Dovlatov
HANGİ SANATÇI YAŞARKEN TAKDİR EDİLDİ Kİ?
Dovlatov, ismiyle çağıran filmlerden değil. Seyrederken de kolay değil zaten. Dovlatov, Rus yazar Sergei Dovlatov’un yaşam öyküsü hiç değil. Hayatından bir kesit mi? Hayır sadece bir hafta! Tabii ki zaman zaman geri gidişlerle Dovlatov’un yazarlık tutkusuna, neyi yazdığını, neyi yazamadığını ve niye yazamadığına, niye anlaşılamadığına girip çıkıyoruz.
Yer Leningrad. Şimdiki adıyla St Petersburg! Ben de bu şehri ilk kez Leningrad adıyla anıldığında ziyaret etmiş, aynı bu sarsıcı havayı solumuştum: Soğuk, sisli puslu, baskın. Glasnost öncesi. 70’li yıllar. Baskının neredeyse Stalin dönemindeki kadar hissedildiği bir atmosfer. Zaten hangi ülkede, ne zaman baskı yok ki, hele sanatçıya, hele yazara, hele gazeteciye?
Dovlatov, daha çocukluğunda yazar olmaya karar vermiş. O nedenle de başka hiçbir şey olmayı kafayı takmamış. Ne ki yazar olmak, dünyanın her yerinde zor. Yazmak yetmiyor, bastırmak gerekiyor. Şimdiki gibi ver parayı bastır da yok. Zaten yazar olmaya heveslenenler de para da yok.
Yazarlar Birliği’ne üye değilseniz kitabınızı basmıyorlar. Üye olmanın yollarını da filmde izliyoruz. Pek yazar olmakla, etikle, ilke ile ilgisi yok. Dovlatov, bir fabrika gazetesinde ısmarlama röportajlar yaparak hayatını kazanma gayretinde. Ama kendisinden beklenen “pembe röportajları” değil, gördüklerini, gerçeği, üstelik de sivri diliyle, ironiyle, dalga geçerek yazdığı için her seferinde geri çevriliyor.
Sergei’nin yaşama bakışı bu: ironi! Ne kadar zordur bilirim, herkesi kızdırırsın, herkesi kırarsın, o kadar çok yaşadım ki, ben de ironik yazdığım için.

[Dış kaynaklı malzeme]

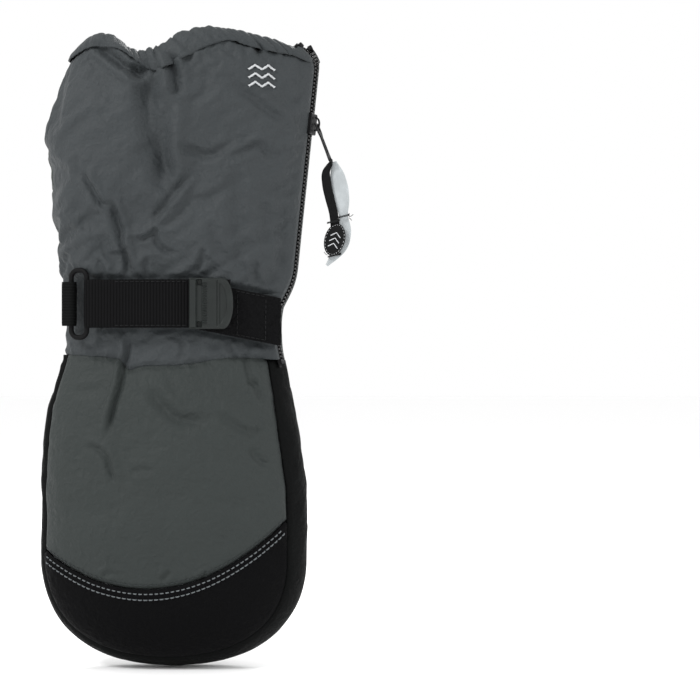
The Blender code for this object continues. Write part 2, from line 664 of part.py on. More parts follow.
def build_slider():
    """A slider body, its bridge, and the puller and tag that hang from it."""
    place, across, along, out = zip_frame(SLIDER_Z)
    turn = Matrix((across, along, out)).transposed().to_4x4()
    mount = empty("slider_mount", Matrix.Translation(place * MM) @ turn)
    half_wide, half_long = SLIDER_WIDTH / 2, SLIDER_LENGTH / 2
    face = ROW_HALF + SLIDER_CLEAR
    back = face + SLIDER_WALL

    low, high = (-half_wide, -half_long, face), (half_wide, half_long, back)
    body = box("slider_body", low, high, "zip_metal", mount)
    bevel = body.modifiers.new("rounded", "BEVEL")
    bevel.width = 0.4 * MM
    bevel.segments = 1
    flange_in, lip = ROW_OUTER + SLIDER_CLEAR, TAPE_HALF + SLIDER_CLEAR
    pieces = {"slider_rear_plate": ((-half_wide, -half_long, -back), (half_wide, half_long, -face)),
              "slider_post": ((-0.3, 2.8, -face - 0.2), (0.3, half_long, face + 0.2))}
    for side in (-1, 1):
        edges = sorted((side * flange_in, side * (half_wide - 0.01)))
        for front in (-1, 1):
            levels = sorted((front * lip, front * (face + 0.2)))
            name = f"slider_flange_{side}_{front}"
            pieces[name] = ((edges[0], 0.01 - half_long, levels[0]), (edges[1], half_long - 0.01, levels[1]))
    for name, (low, high) in pieces.items():
        boolean(body, as_cutter(box(name, low, high, "zip_metal", mount)), "UNION")

    foot = back + SLIDER_CLEAR
    turns = [math.pi * i / 10 for i in range(11)]
    arch = [(0, -BRIDGE_HALF * math.cos(t), foot + 0.4 + BRIDGE_RISE * math.sin(t)) for t in turns]
    ends = [(0, -BRIDGE_HALF, foot)], [(0, BRIDGE_HALF, foot)]
    wire("slider_bridge", ends[0] + arch + ends[1], BRIDGE_WIRE, "zip_metal", mount)

    swing = Matrix.Rotation(-PULLER_ANGLE, 4, "X")
    pivot = empty("puller_pivot", Matrix.Translation((0, 0, PULLER_PIVOT * MM)) @ swing, mount)
    half = PULLER_WIDTH / 2
    tip = -PULLER_LENGTH - RIM / 2
    hole = (0, tip + RIM + HOLE_RADIUS)
    outline = [(-half, 0.5), (-half, -5), (-1.5, -7.5), (-1.7, -17), (-2, -19.5)]
    outline += arc((0, tip + 2), (2, 2), 180, 360, 8)
    outline += [(2, -19.5), (1.7, -17), (1.5, -7.5), (half, -5), (half, 0.5)]
    eye = box_outline(-1.3, -4.3, 1.3, -0.5)
    slot = arc((0, -9), 0.7, 0, 180, 4) + arc((0, -16.5), 0.7, 180, 360, 4)
    round_hole = arc(hole, HOLE_RADIUS, 0, 360, 12)[:-1]
    plate("puller", [outline, eye, slot, round_hole], PULLER_HALF, "zip_metal", pivot)
    build_tag(mount, pivot)


def build_tag(mount, puller_pivot):
    """The ribbon, printed disc and reflective backing that hang straight down."""
    bpy.context.view_layer.update()
    hang = puller_pivot.matrix_world @ Vector((0, -PULLER_LENGTH * MM, 0))
    across = (mount.matrix_world.to_3x3() @ Vector((1, 0, 0))).normalized()
    up = Vector((0, 0, 1))
    up = (up - across * up.dot(across)).normalized()
    turn = Matrix((across, up, across.cross(up))).transposed().to_4x4()
    pivot = empty("tag_pivot", Matrix.Translation(hang) @ turn)
    face = empty("tag_face", Matrix.Rotation(TAG_TURN, 4, "Y"), pivot)

    loop = [(0, x, y) for x, y in arc((0, 0), TAG_LOOP, 0, 360, 16)[:-1]]
    ring = as_mesh(wire("tag_loop", loop, TAG_LOOP_WIRE, "webbing", pivot, cyclic=True))
    width, length = TAG_STRIP
    strip = box("tag_strip", (-width / 2, -length, -TAG_HALF), (width / 2, -TAG_LOOP - 0.1, TAG_HALF),
                "webbing", face)
    boolean(strip, as_cutter(ring), "UNION")
    disc = arc((0, -TAG_DISC_DROP), TAG_DISC_RADIUS, 0, 360, 32)[:-1]
    plate("tag_disc", [disc], TAG_DISC_HALF, "buckle_black", face)
    width, length = TAG_BACKING
    backing = box_outline(TAG_BACKING_SIDE, -length, width + TAG_BACKING_SIDE, -TAG_BACKING_DROP)
    sheet = plate("tag_backing", [backing], TAG_BACKING_HALF, "reflective", face)
    sheet.location.z = -TAG_BACKING_BEHIND * MM


# ---- Strap ----
def strap_surface(x, out):
    """A point over the cuff's back at the strap, and the direction out of it."""
    def depth(at_x):
        levels = (STRAP_Z + STRAP_HALF + 1, STRAP_Z, STRAP_Z - STRAP_HALF - 6)
        return max(section_depth(at_x, z) for z in levels)

    slope = (depth(x + 0.5) - depth(x - 0.5))
    outward = Vector((-slope, -1)).normalized()
    return Vector((x, -depth(x))) + outward * out, outward


def section_depth(x, z):
    middle, half, front, _ = half_sizes(z)
    share = min(abs(x - middle) / half, 0.99)
    return front * (1 - share**ROUNDNESS) ** (1 / ROUNDNESS)


def band(name, path, thickness, half_height, finish, slope=False, parent=None):
    """An upright band of even thickness along a path in plan."""
    rings = []
    for i, point in enumerate(path):
        before, after = path[max(i - 1, 0)], path[min(i + 1, len(path) - 1)]
        along = (after - before).normalized()
        side = Vector((along.y, -along.x)) * thickness / 2
        z = STRAP_Z + (BASE_SLOPE * max(0.0, point.x - BASE_SLOPE_START) if slope else 0.0)
        low, high = z - half_height, z + half_height
        a, b = point - side, point + side
        corners = ((a, low), (b, low), (b, high), (a, high))
        rings.append([Vector((corner.x, corner.y, level)) * MM for corner, level in corners])
    return loft(name, rings, finish, caps=True, parent=parent)


def layer_path(x_from, x_to, layer, steps, lift=0.0):
    """The middle of a layer from one x to another. The lift is added at the first end."""
    middle = sum(layer) / 2
    path = []
    for i in range(steps + 1):
        x = x_from + (x_to - x_from) * i / steps
        ease = max(0.0, 1 - (x - x_from) / STRAP_FALL) ** 2
        path.append(strap_surface(x, middle + lift * ease)[0])
    return path


def build_strap():
    bar_out = STRAP_BASE[1] + RING_CLEAR + RING_BAR
    bars = [strap_surface(x, bar_out)[0] for x in RING_X]
    left, right = bars
    wrap = RING_BAR + RING_CLEAR + WEBBING / 2

    base_start = right.x + wrap + 4.2
    band("strap_base", layer_path(base_start, STRAP_SEAM, STRAP_BASE, 14), WEBBING, STRAP_HALF,
         "webbing", slope=True)
    band("loop_tape", layer_path(TAPES_START, STRAP_SEAM, LOOP_TAPE, 12), LOOP_TAPE[1] - LOOP_TAPE[0],
         STRAP_HALF, "hook_and_loop", slope=True)
    band("hook_tape", layer_path(TAPES_START, TAB_END - 2, HOOK_TAPE, 9), HOOK_TAPE[1] - HOOK_TAPE[0],
         STRAP_HALF - 1, "hook_and_loop")

    outward = strap_surface(RING_X[1], 0)[1]
    start = math.atan2(-outward.y, -outward.x)
    turns = [start - math.pi * i / 10 for i in range(11)]
    fold = [right + Vector((math.cos(t), math.sin(t))) * wrap for t in turns]
    lift = bar_out + wrap - sum(STRAP_TOP) / 2
    top = layer_path(RING_X[1] + 3, TAB_END - 1, STRAP_TOP, 16, lift)
    band("strap_top", fold + top, WEBBING, STRAP_HALF, "webbing")
    band("end_tab", layer_path(TAB_START, TAB_END, END_TAB, 5), END_TAB[1] - END_TAB[0],
         STRAP_HALF + 0.7, "tab_grey")

    across = right - left
    corner, span, high = RING_CORNER, across.length, RING_HALF_HEIGHT
    outline = arc((span - corner, high - corner), corner, 0, 90, 4)
    outline += arc((corner, high - corner), corner, 90, 180, 4)
    outline += arc((corner, corner - high), corner, 180, 270, 4)
    outline += arc((span - corner, corner - high), corner, 270, 360, 4)
    direction = across.normalized()
    points = [(left.x + direction.x * s, left.y + direction.y * s, STRAP_Z + h) for s, h in outline]
    wire("strap_ring", points, RING_BAR, "buckle_black", cyclic=True)

    towards_seam = -direction
    side = Vector((-towards_seam.y, towards_seam.x))
    reach = RING_BAR + RING_CLEAR + 0.5
    turns = [math.pi / 2 - math.pi * i / 8 for i in range(9)]
    loop = [left - towards_seam * math.cos(t) * reach + side * math.sin(t) * reach for t in turns]
    legs = [towards_seam * length for length in KEEPER_LEGS]
    path = [loop[0] + leg for leg in legs] + loop + [loop[-1] + leg for leg in reversed(legs)]
    band("ring_keeper", path, KEEPER_THICK, KEEPER_HALF, "webbing")


build_cuff()
build_hem()
build_hand_shell()
build_hand_layers()
build_thumb()
build_zip()
build_slider()
build_strap()
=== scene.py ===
"""Looks for the left-hand ski mitten: sewn nylon panels, gathers, zip, tag and wrist strap.

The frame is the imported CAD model: +X is the little-finger side with the zip, -Y the back of the
hand and +Z the arm. Lengths here are in millimetres until a mesh is made, which is in metres;
the thumb's blend, the camera and the lights are placed in metres.
"""

import math

import bmesh
import bpy
import numpy as np
from mathutils import Matrix, Vector


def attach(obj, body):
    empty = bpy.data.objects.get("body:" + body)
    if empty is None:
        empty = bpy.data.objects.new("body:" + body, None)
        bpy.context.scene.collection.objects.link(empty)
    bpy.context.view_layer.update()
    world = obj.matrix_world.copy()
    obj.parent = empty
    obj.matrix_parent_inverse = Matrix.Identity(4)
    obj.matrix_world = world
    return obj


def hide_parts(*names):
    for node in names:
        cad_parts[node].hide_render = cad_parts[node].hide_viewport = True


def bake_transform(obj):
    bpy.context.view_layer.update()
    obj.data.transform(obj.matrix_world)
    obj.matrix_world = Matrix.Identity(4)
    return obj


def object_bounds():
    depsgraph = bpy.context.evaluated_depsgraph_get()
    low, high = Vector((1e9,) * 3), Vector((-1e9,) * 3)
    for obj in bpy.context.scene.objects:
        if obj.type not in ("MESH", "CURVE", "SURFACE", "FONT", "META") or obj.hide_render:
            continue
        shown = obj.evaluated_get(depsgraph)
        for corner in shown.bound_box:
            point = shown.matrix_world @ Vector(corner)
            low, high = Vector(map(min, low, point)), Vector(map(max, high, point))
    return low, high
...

Yönetmen Aleksey German’in sevdiğim bir tarzı var: öyle yerleri yakalamış gösteriyor ki yüreğine taş gibi oturan. Beğenilmeyen ve geri çevrilen, üstelik de el yazısı kitap dosyalarını öğrencilere atık kağıt diye veriyorlar! Düşünün daha bilgisayar yok, el yazısıyla bir roman taslağı yazmışsınız, okunmuş ve beğenilmemiş ve çöpe atılıyor, çöpe!
Sergei, Yahudi asıllı. Bir yanı da Ermeni. Keşkül’ü de bir Osmanlı tatlısı olduğu için sevmediğini söyleyiveriyor. Tanık olduğumuz bir haftası içinde geceleri yemekli, içkili, müzikli, hatta şiirli arkadaş toplantıları dışında her şey acıklı. Komşularla ortak yaşanan ev. Maden işçileri içindeki şair, arkadaşlarından birinin karaborsa yaptığı için yakalanıp öldürülmesi, bir şairin intiharı, eski karısının kızıyla hayatına girip çıkması.
Sergei Dovlatov, düzene biraz boyun eğse, biraz eğilse, biraz ödün verse, biraz yalakalık yapsa, yırtabilir. Yırtacak. Ama hep dik duruyor. Diliyle sokuyor! Ve hep kaybediyor. Çünkü düzen eğilip büküleni istiyor.
Bir hafta sonunda Sergei’in tam bir rate olduğunu düşünebilecekken alt yazıdan öğreniyoruz ki Amerika’ya göç edecek, kitaplarını bastıracak ve çok genç yaşta (48) bir kalp krizinden ölüp gittikten bir süre sonra meşhur olacak, ünlü Rus yazarlar arasında anılacaktır, hayat ne kadar acımasızsın!
Sergei Dovlatov’u canlandıran Milan Maric, hem yakışıklı, hem başarılı, duruşuyla, bakışıyla, oyunuyla çok iyi bir iş çıkarıyor. Filmi bir solukta izledim diyemeyeceğim, ama düşündükçe beğendim. Sinematografik dili sorgulanır olsa da, bir dönem ve edebiyat filmi olarak kayda değer.